-- Start of Given material --
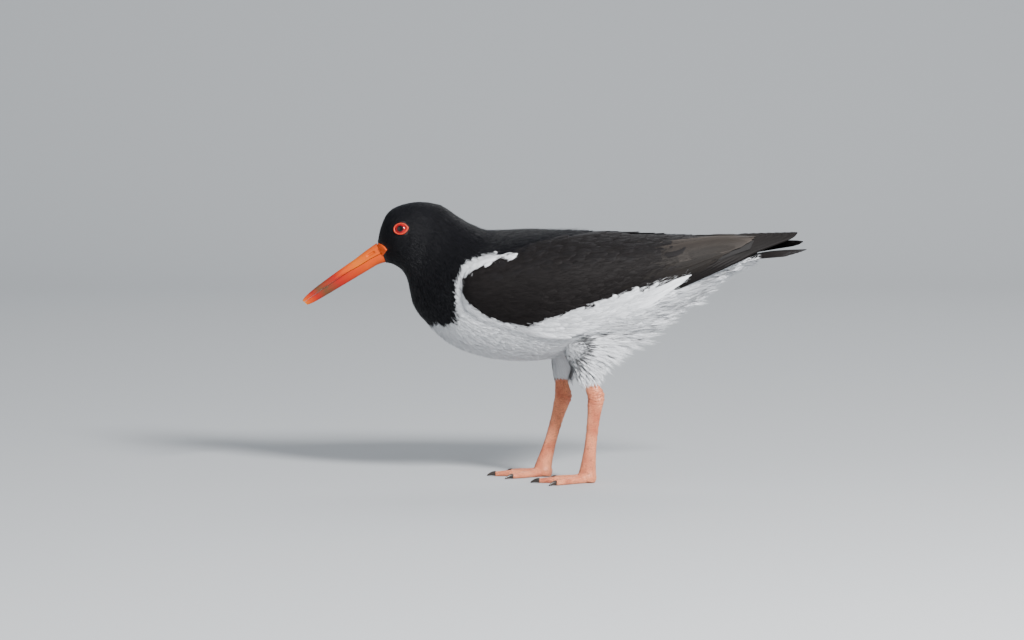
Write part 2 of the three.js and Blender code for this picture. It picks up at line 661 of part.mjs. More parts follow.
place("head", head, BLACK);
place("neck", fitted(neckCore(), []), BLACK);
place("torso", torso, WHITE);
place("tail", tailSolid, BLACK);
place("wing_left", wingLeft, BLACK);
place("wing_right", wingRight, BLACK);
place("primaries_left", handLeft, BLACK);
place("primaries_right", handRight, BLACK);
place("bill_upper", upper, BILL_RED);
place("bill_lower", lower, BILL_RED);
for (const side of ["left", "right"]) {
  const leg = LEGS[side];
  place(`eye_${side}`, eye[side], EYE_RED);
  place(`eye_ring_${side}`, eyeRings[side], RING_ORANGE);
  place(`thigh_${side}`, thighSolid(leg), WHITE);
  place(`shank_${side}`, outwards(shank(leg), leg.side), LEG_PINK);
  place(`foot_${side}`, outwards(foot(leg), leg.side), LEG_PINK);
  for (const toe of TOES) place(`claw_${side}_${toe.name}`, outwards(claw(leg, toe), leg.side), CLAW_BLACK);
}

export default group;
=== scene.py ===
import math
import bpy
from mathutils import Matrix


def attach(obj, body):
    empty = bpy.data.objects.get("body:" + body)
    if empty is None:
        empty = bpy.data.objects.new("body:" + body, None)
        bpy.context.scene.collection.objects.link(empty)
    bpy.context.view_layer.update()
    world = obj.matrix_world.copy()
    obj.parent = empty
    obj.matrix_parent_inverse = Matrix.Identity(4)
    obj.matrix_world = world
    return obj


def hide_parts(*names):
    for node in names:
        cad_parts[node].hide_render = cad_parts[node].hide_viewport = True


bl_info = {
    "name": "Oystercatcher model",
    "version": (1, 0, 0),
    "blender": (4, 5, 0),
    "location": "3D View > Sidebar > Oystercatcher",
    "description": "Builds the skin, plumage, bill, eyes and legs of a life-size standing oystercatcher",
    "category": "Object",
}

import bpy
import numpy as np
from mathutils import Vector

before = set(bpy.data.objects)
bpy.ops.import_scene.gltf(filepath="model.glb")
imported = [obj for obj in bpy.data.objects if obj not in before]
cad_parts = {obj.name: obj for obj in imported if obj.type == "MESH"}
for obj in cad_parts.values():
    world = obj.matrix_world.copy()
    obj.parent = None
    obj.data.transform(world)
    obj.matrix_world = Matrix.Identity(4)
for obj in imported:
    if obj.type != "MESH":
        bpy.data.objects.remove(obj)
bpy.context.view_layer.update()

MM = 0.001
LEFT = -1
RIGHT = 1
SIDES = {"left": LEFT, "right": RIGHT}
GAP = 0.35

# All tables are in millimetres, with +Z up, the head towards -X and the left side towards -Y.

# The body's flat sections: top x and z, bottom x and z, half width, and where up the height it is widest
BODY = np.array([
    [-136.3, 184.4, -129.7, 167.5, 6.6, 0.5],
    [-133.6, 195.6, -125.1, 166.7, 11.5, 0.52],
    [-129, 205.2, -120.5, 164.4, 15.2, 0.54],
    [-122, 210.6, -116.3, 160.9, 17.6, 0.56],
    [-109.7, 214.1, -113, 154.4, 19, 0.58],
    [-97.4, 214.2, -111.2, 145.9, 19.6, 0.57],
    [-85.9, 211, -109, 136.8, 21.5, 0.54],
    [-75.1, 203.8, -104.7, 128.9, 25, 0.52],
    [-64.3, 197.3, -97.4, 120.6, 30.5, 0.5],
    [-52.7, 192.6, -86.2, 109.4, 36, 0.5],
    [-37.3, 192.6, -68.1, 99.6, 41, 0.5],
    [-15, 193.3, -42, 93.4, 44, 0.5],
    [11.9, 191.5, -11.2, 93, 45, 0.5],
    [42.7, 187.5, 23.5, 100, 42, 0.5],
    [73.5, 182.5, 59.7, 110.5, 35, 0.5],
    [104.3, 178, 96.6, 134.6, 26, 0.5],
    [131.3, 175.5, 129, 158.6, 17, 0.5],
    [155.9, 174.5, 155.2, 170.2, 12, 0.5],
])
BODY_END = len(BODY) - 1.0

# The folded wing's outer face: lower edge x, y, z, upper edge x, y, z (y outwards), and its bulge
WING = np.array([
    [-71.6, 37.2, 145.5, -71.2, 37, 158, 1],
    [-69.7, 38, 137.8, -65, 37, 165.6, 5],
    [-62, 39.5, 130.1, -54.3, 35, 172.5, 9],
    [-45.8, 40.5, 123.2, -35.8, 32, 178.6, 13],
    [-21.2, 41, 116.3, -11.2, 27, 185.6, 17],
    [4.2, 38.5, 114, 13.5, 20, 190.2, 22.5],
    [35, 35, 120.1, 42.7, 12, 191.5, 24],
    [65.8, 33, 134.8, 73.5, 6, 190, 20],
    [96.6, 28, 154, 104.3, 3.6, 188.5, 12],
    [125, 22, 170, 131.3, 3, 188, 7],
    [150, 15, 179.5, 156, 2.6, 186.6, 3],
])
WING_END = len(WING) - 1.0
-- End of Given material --
**Problem**
The line with "outwards(foot(leg), leg.side), LEG_PINK);" marks the start and the line with "cad_parts[node].hide_render = cad_parts[node].hide_viewport" marks the end; transcribe every line in that stretch, unchanged.

**Answer in full**
  place(`foot_${side}`, outwards(foot(leg), leg.side), LEG_PINK);
  for (const toe of TOES) place(`claw_${side}_${toe.name}`, outwards(claw(leg, toe), leg.side), CLAW_BLACK);
}

export default group;
=== scene.py ===
import math
import bpy
from mathutils import Matrix


def attach(obj, body):
    empty = bpy.data.objects.get("body:" + body)
    if empty is None:
        empty = bpy.data.objects.new("body:" + body, None)
        bpy.context.scene.collection.objects.link(empty)
    bpy.context.view_layer.update()
    world = obj.matrix_world.copy()
    obj.parent = empty
    obj.matrix_parent_inverse = Matrix.Identity(4)
    obj.matrix_world = world
    return obj


def hide_parts(*names):
    for node in names:
        cad_parts[node].hide_render = cad_parts[node].hide_viewport = True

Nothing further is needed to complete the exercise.